The 11th Circuit Court (GA) recently ruled that the use of trademarked terms in meta tags represents an infringing action, supporting a decision made by a district court.
The case involves two companies that compete in the spinal decompression device market. The defendant, Axiom, included the the plaintiffs trademarked terms 'Accu-Spina' and 'IDD Therapy' in its 'meta tags', and came up as the second organic search result for the trademarked terms.
However, the information provided by the court about the actual usage is quite weak and makes it hard to actually determine what the actual infringement was. There is no indication of which meta tags were used, what the search description said or what the content of the metatags involved.

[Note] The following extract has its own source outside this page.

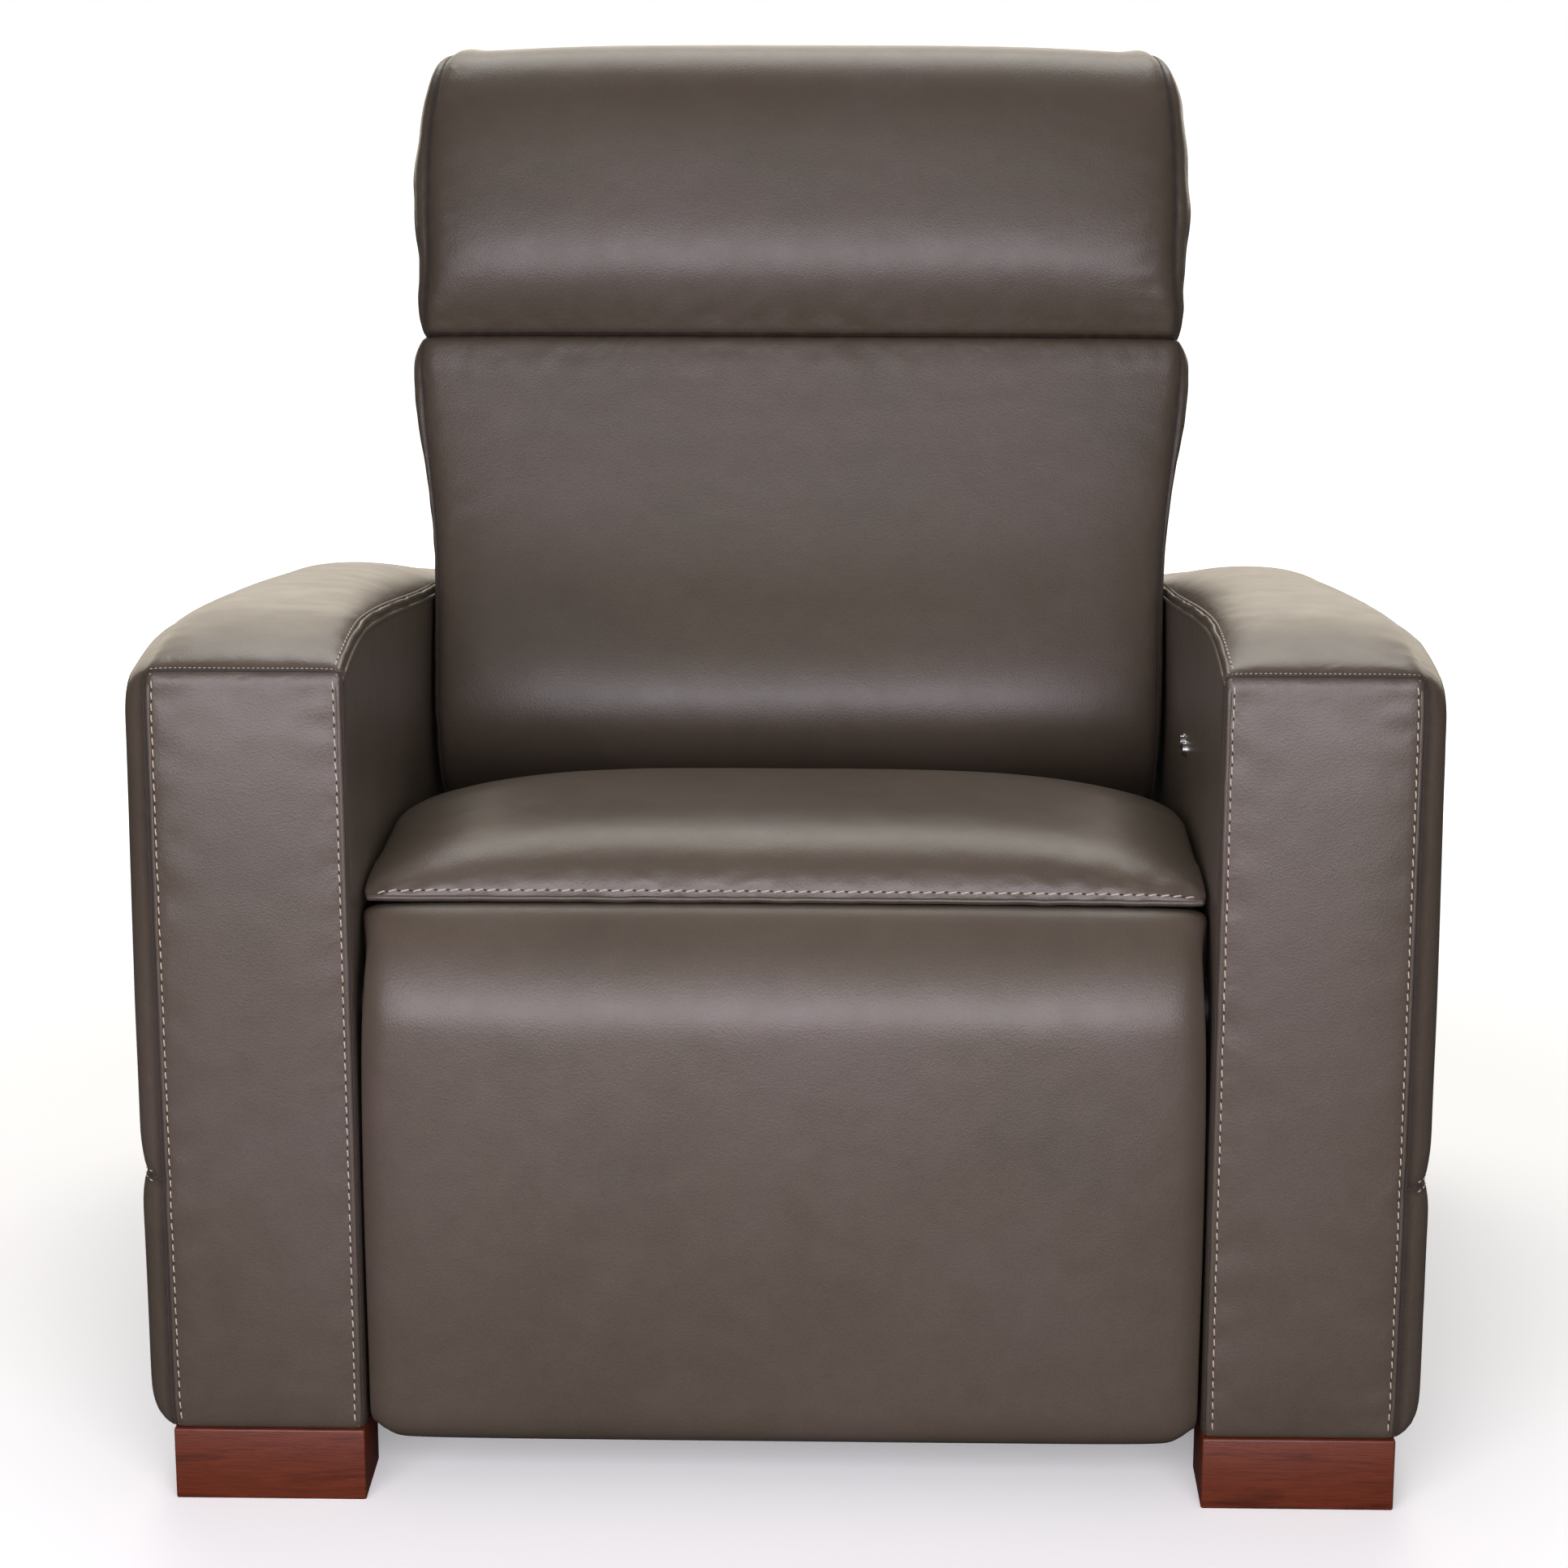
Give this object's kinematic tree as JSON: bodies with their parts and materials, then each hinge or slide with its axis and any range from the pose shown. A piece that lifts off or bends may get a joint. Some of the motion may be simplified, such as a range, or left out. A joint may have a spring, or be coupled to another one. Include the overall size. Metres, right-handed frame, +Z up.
{
  "type": "cinema recliner seat",
  "caption": "High-back cinema recliner with broad arched arms, powered recline and folding leg rest, tilting headrest, stitched leather and block wooden feet.",
  "frame": {"origin": "centre of the overall box, on the floor under the feet", "axes": "+Z up; the seat faces -Y; +X towards the seat's left arm, on the right as a viewer facing the seat sees it"},
  "size_m": [0.976, 0.8838, 1.0708],
  "materials": {
    "leather": "brown taupe upholstery leather, satin, with contrast stitching",
    "plywood": "birch plywood",
    "foot_wood": "cherry-stained hardwood, satin lacquer",
    "black_steel": "black powder-coated steel",
    "zinc_steel": "zinc-plated steel",
    "nylon": "natural nylon",
    "black_plastic": "black ABS",
    "chrome": "polished chrome plate",
    "webbing": "woven jute webbing"
  },
  "bodies": {
    "base": {"left_arm_frame": "plywood", "right_arm_frame": "plywood", "left_arm_pad": "leather", "right_arm_pad": "leather", "front_left_foot": "foot_wood", "front_right_foot": "foot_wood", "rear_left_foot": "foot_wood", "rear_right_foot": "foot_wood", "foot_bolts": "zinc_steel", "left_side_rail": "black_steel", "right_side_rail": "black_steel", "rail_bolts": "zinc_steel", "front_cross_rail": "black_steel", "rear_cross_rail": "black_steel", "seat_side_boards": "plywood", "seat_front_board": "plywood", "seat_rear_board": "plywood", "seat_springs": "zinc_steel", "seat_cushion": "leather", "leg_gearbox": "black_plastic", "leg_motor": "zinc_steel", "leg_sleeve": "zinc_steel", "recline_gearbox": "black_plastic", "recline_motor": "zinc_steel", "recline_sleeve": "zinc_steel", "rear_apron": "leather", "control_box": "black_plastic", "power_inlet": "black_plastic", "switch_housing": "black_plastic", "switch_bezel": "chrome", "leg_bushes": "nylon", "back_bushes": "nylon"},
    "leg_rest": {"leg_shaft": "zinc_steel", "left_leg_arm": "black_steel", "right_leg_arm": "black_steel", "leg_board": "plywood", "leg_screws": "zinc_steel", "leg_crank": "black_steel", "leg_pad": "leather"},
    "back": {"back_shaft": "zinc_steel", "left_back_bracket": "black_steel", "right_back_bracket": "black_steel", "back_bolts": "zinc_steel", "back_stiles": "plywood", "back_rails": "plywood", "back_webbing": "webbing", "back_crank": "black_steel", "back_cushion": "leather", "back_panel": "leather", "left_head_hinge": "black_steel", "right_head_hinge": "black_steel"},
    "head": {"left_head_arm": "black_steel", "right_head_arm": "black_steel", "head_board": "plywood", "headrest": "leather", "head_panel": "leather"},
    "leg_slide": {"leg_rod": "zinc_steel"},
    "recline_slide": {"recline_rod": "zinc_steel"},
    "open_button": {"button_open": "chrome"},
    "close_button": {"button_close": "chrome"}
  },
  "joints": [
    {"name": "leg_rest_hinge", "type": "hinge", "parent": "base", "child": "leg_rest", "pos_m": [0, -0.36189, 0.383], "axis": [-1, 0, 0], "range_deg": [0, 82]},
    {"name": "back_recline", "type": "hinge", "parent": "base", "child": "back", "pos_m": [0, 0.15811, 0.3], "axis": [-1, 0, 0], "range_deg": [0, 35]},
    {"name": "headrest_tilt", "type": "hinge", "parent": "back", "child": "head", "pos_m": [0, 0.19954, 0.82179], "axis": [1, 0, 0], "range_deg": [0, 30]},
    {"name": "leg_rod_slide", "type": "slide", "parent": "base", "child": "leg_slide", "axis": [0, -1, 0], "range_m": [0, 0.06611]},
    {"name": "recline_rod_slide", "type": "slide", "parent": "base", "child": "recline_slide", "axis": [0, -1, 0], "range_m": [0, 0.06064]},
    {"name": "open_button_press", "type": "slide", "parent": "base", "child": "open_button", "axis": [1, 0, 0], "range_m": [0, 0.0015], "stiffness_N_per_m": 400, "springref_m": -0.004},
    {"name": "close_button_press", "type": "slide", "parent": "base", "child": "close_button", "axis": [1, 0, 0], "range_m": [0, 0.0015], "stiffness_N_per_m": 400, "springref_m": -0.004}
  ],
  "couplings": [
    {"joint": "leg_rod_slide", "follows": "leg_rest_hinge", "m_per_rad": 0.045841},
    {"joint": "recline_rod_slide", "follows": "back_recline", "m_per_rad": 0.098452}
  ]
}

There are several facts made clear in the case:
- Axiom used trademarked terms in its meta tags
- Axiom appeared second in Google searches for the trademarked terms
- The description that Google showed for Axiom contained the trademarked terms in bold
- Axiom did not use the trademarked terms anywhere on its website in visible text
It is very likely that Axiom included the trademarks in its meta descriptions and these descriptions were used by Google in the search results. However, it is possible but unlikely that Axiom included the terms in their keywords meta tag and that the search description was taken from elsewhere on the web.
However, the court goes on to demonstrate a pretty fundamental lack of understanding regarding the technology at work. A few of my favorite quotes:
the only possible cause for [the trademarks in the description ] is Axiom’s use of the trademarks as meta tags,
Axiom makes a brief, conclusory argument that no evidence exists to establish that the meta tags affected the search results. We disagree. The evidence indicates that nowhere in Axiom’s website do NAM’s two trademarked terms appear ... We cannot conclude that the district court’s implied finding of a causal relationship [that the use in meta tags impacted the rankings is clearly erroneous.
Of course, Google addresses both of these points in plain non-double negative english:
Google's creation of sites' titles and descriptions (or "snippets") is completely automated and takes into account both the content of a page as well as references to it that appear on the web.
and from this page:
And it's worth noting that while accurate meta descriptions can improve clickthrough, they won't affect your ranking within search results.
As always, Eric Goldman has an excellent writeup about the ins and outs of the case on his blog and in particular, notes the differences between this case and the 1-800-Contacts vs. WhenU case.
If anything, I'd expect similar lawsuits for a while as this decision is further cleaned.